In deze zaak heeft de Rechtbank Rotterdam op 17 februari 2020 uitspraak gedaan in de strafzaak tegen de verdachte, die werd beschuldigd van het aanwezig hebben van 27,5 kilo heroïne en 356 XTC-pillen in zijn woning. De rechtbank heeft de verdachte veroordeeld tot een gevangenisstraf van 36 maanden, waarvan 12 maanden voorwaardelijk met een proeftijd van 2 jaar. Het verweer van de verdachte, dat hij geen opzet had op het voorhanden hebben van de verdovende middelen en dat deze niet in zijn machtssfeer waren, werd verworpen. De rechtbank oordeelde dat er voldoende bewijs was voor het aanwezig hebben van de drugs, terwijl de verdachte werd vrijgesproken van de verduistering van sigaretten en het voorhanden hebben van een Beretta, omdat hiervoor geen wettig en overtuigend bewijs was.
De rechtbank heeft vastgesteld dat de verdachte op 8 juli 2019 sigaretten heeft opgehaald bij een bedrijf, maar dat er geen bewijs was dat hij deze had verduisterd. Ook het wapen dat in zijn woning werd aangetroffen, kon niet wettig en overtuigend aan hem worden toegeschreven, omdat er meerdere DNA-sporen op het wapen waren aangetroffen en de verdachte aannemelijk maakte dat anderen toegang tot zijn woning hadden. De rechtbank heeft de vordering van de benadeelde partij niet-ontvankelijk verklaard, omdat de verdachte voor het verduisteren van de sigaretten was vrijgesproken.

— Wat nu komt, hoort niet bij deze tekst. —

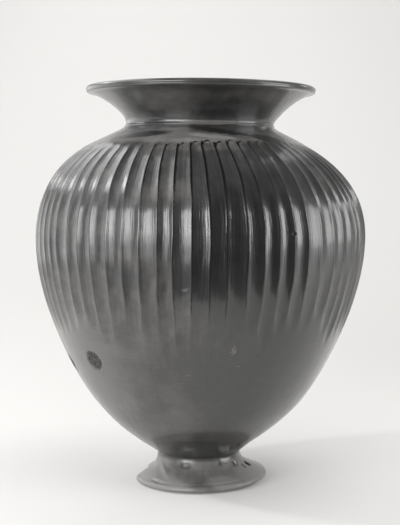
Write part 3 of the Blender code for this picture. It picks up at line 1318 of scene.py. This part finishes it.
    def _press_marks(
        self, turn: np.ndarray, along: np.ndarray, points: np.ndarray
    ) -> tuple[np.ndarray, np.ndarray, np.ndarray]:
        """Work out what the marks do at every point.

        Args:
            turn: the points' flutes.
            along: their distances along the outline.
            points: the points before the marks.

        Returns:
            How deep each point goes, how bare the clay is there and how much paler.
        """
        depth, bare, pale = np.zeros((3, len(turn)))
        for mark in self.marks:
            reach, across = self._local(mark, turn, along)
            near = np.nonzero(reach < 1.8)[0]
            reach, across = reach[near], across[near]
            ragged = noise_at(points[near], self.ragged_scale)
            if mark.kind is MarkKind.SPALL:
                inside = smooth_step((1.0 - reach + 0.16 * ragged) / 0.16)
                rough = noise_at(points[near], self.rough_scale)
                depth[near] += mark.depth * inside * (0.75 + 1.1 * rough)
                bare[near] = np.maximum(bare[near], inside)
            elif mark.kind is MarkKind.SCUFF:
                inside = smooth_step((1.0 - reach + 0.3 * ragged) / 0.7)
                depth[near] += mark.depth * inside
                pale[near] = np.maximum(pale[near], inside)
            elif mark.kind is MarkKind.FACET:
                depth[near] += mark.depth * smooth_step(1.0 - reach / 1.6)
            elif mark.kind is MarkKind.GROOVE:
                depth[near] += mark.depth * smooth_step(1.0 - reach)
            elif mark.kind is MarkKind.EDGE:
                beside = np.clip(np.abs(across), 0.0, 1.0)
                depth[near] += mark.depth * 4.0 * beside * (1.0 - beside) * smooth_step(1.3 - reach)
            else:
                inside = np.clip(1.0 - reach, 0.0, 1.0) ** 0.7
                depth[near] += mark.depth * inside
                # Driven up to 1.4, this paints shade into a cut or a pit, in the darkest colour
                bare[near] = np.maximum(bare[near], 1.4 * smooth_step(inside * 2.0))
        return depth, bare, pale

    @staticmethod
    def _clouded(clouds: tuple[Cloud, ...], azimuth: np.ndarray, height: np.ndarray) -> np.ndarray:
        """Work out how strongly some clouds cover places.

        Args:
            clouds: the clouds.
            azimuth: the places' azimuths.
            height: the places' heights.

        Returns:
            The clouds' strengths, added together.
        """
        cover = np.zeros(len(azimuth))
        for cloud in clouds:
            sideways = half_turn(azimuth - cloud.azimuth_deg)
            upwards = height - cloud.height - cloud.turn * sideways
            reach = np.hypot(sideways / cloud.half_width_deg, upwards / cloud.half_height)
            cover += cloud.strength * smooth_step((1.0 - reach) / cloud.softness + 0.5)
        return cover

    def _tone_flutes(self, mesh: bpy.types.Mesh, turn: np.ndarray, depth: np.ndarray) -> None:
        """Give the faces of each flute one random number, and the plain faces none.

        Args:
            mesh: the net.
            turn: the points' flutes.
            depth: how deep the points' flutes are.
        """
        draw = random.Random(self.flutes.seed)
        tones = [draw.random() for _ in range(self.flutes.count)]
        values = np.zeros(len(mesh.polygons))
        for polygon in mesh.polygons:
            corners = turn[list(polygon.vertices)]
            number = int(corners.mean()) if np.ptp(corners) < 1.0 else self.flutes.count - 1
            if depth[polygon.vertices[0]] > 0.0:
                values[polygon.index] = tones[number]
        carry(mesh, "flute_tone", values, domain="FACE")

    def build(self, material: bpy.types.Material) -> bpy.types.Object:
        """Build the whole jar.

        Args:
            material: the clay.

        Returns:
            The finished object, at the origin, with its place in its mesh.
        """
        s = self.outline.sizes
        net = self.blank()
        self.refine(net)
        mesh = bpy.data.meshes.new("jar")
        net.to_mesh(mesh)
        net.free()
        turn, along = np.empty((2, len(mesh.vertices)), dtype=np.float32)
        mesh.attributes["turn"].data.foreach_get("value", turn)
        mesh.attributes["along"].data.foreach_get("value", along)
        turn, along = turn.astype(float), along.astype(float)

        # The wall in its place, with its marks and waves
        outside = along > self.travelled[np.argmax(self.line[:, 1])]
        radius, height = self._spot(along)
        azimuth = self.flutes.azimuth(turn, height)
        smooth = self.hand.place(radius, height, azimuth)
        depth, bare, pale = self._press_marks(turn, along, smooth)
        depth = depth * outside + self.hand.waves(smooth, height)
        out_radius = np.interp(along, self.travelled, self.normals[:, 0])
        out_height = np.interp(along, self.travelled, self.normals[:, 1])
        points = self.hand.place(radius - depth * out_radius, height - depth * out_height, azimuth)
        mesh.vertices.foreach_set("co", points.astype(np.float32).ravel())

        # What the node trees read at each point
        belly = s.belly_diameter / 2
        fluted = outside & (height < s.ridge_level) & (height > s.stem_level)
        number = self.flutes.number(turn)
        pressed_depth = self.flutes.depths[number] * self.flutes.pressure(turn, height)
        flute_depth = np.where(fluted, pressed_depth * radius / belly, 0.0)
        for name, values in (
            ("height", height),
            ("flute_top", self.flutes.tops[number]),
            ("flute_end", self.flutes.ends[number]),
            ("flute_depth", flute_depth),
            ("bare", bare * outside),
            ("pale", pale * outside),
            # The clouds' tone is soot, with some painted light and painted shade
            ("soot_and_painted_light", self._clouded(self.clouds, azimuth, height) * outside),
            # The dull layer also holds the foot's left facet, painted paler as a lit side
            ("dull_and_painted_light", self._clouded(self.dull_and_painted_light_places, azimuth, height) * outside),
            # Painted shade in the flutes' creases, by their left edges and round their tops
            ("crease", self.crease_shade.cover(self.flutes, turn, height, azimuth) * fluted),
        ):
            carry(mesh, name, values)
        angle = math.tau * turn / self.flutes.count
        wrapped = np.stack([belly * np.cos(angle), belly * np.sin(angle), along], axis=1)
        carry(mesh, "wrapped", wrapped, kind="FLOAT_VECTOR")
        self._tone_flutes(mesh, turn, flute_depth)
        mesh.shade_smooth()

        smooth_jar = add_object("jar", mesh)
        pressed = FlutePress(self.flutes).press(smooth_jar, material)
        bpy.data.objects.remove(smooth_jar, do_unlink=True)
        bpy.data.meshes.remove(mesh)
        for name in ("turn", "along", "height", "flute_top", "flute_end", "flute_depth"):
            pressed.attributes.remove(pressed.attributes[name])
        pressed.name = "fluted_jar"
        return add_object("fluted_jar", pressed)


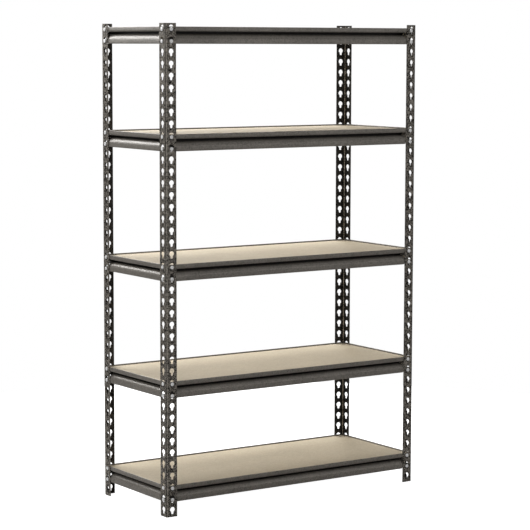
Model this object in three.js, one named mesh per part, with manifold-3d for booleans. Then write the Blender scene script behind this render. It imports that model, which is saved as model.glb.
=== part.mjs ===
// Boltless steel shelving: four corner posts of folded angle, each in two halves, five rectangular
// shelf frames that hook into keyholes in the posts with riveted studs, and five loose board decks.
// Millimetres, +Z up, front towards -Y. The origin is on the floor, midway between the four posts.
import * as THREE from 'three';
import { mergeVertices } from 'three/addons/utils/BufferGeometryUtils.js';
import Module from 'manifold-3d';

const wasm = await Module();
wasm.setup();

// Driving dimensions.
const PITCH = 38.1;                 // spacing of the keyholes up a post
const SLOTS_PER_HALF = 21;          // keyholes up one flange of one post half
const WIDTH = 1008;                 // outer corner to outer corner, left to right
const DEPTH = 411;                  // outer corner to outer corner, front to back
const GAP = 0.3;                    // clearance kept between pieces that touch

const FLANGE = 39;                  // width of each post flange
const POST_SHEET = 1.6;
const POST_BEND = 4.5;              // outer radius of the post's corner
const FIRST_SEAT = 19.5;            // end of a post half down to the first stud's seat

const HOLE_INSET = 21;              // keyhole centre line from the post's outer corner
const HOLE_RADIUS = 9;              // round upper part of the keyhole, which the stud head enters
const SLOT_TOP_HALF = 4.9;          // half width of the slot where the round part runs into it
const SLOT_END_HALF = 4.2;          // half width of the slot at its lower end
const SHOULDER_DROP = 5;            // round part's centre down to the top of the slot
const SLOT_DROP = 15;               // round part's centre down to the slot's lower end
const SEAT_DROP = 5.5;              // round part's centre down to the seated stud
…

De rechtbank heeft bij de strafoplegging rekening gehouden met de ernst van het feit, de omstandigheden waaronder het feit is begaan en de persoonlijke omstandigheden van de verdachte. De verdachte had geen strafblad en de rechtbank achtte een gevangenisstraf van geruime duur passend, gezien de hoeveelheid harddrugs die in zijn woning werd aangetroffen. De uitspraak is gedaan in tegenwoordigheid van de griffier en is openbaar uitgesproken op 20 februari 2020.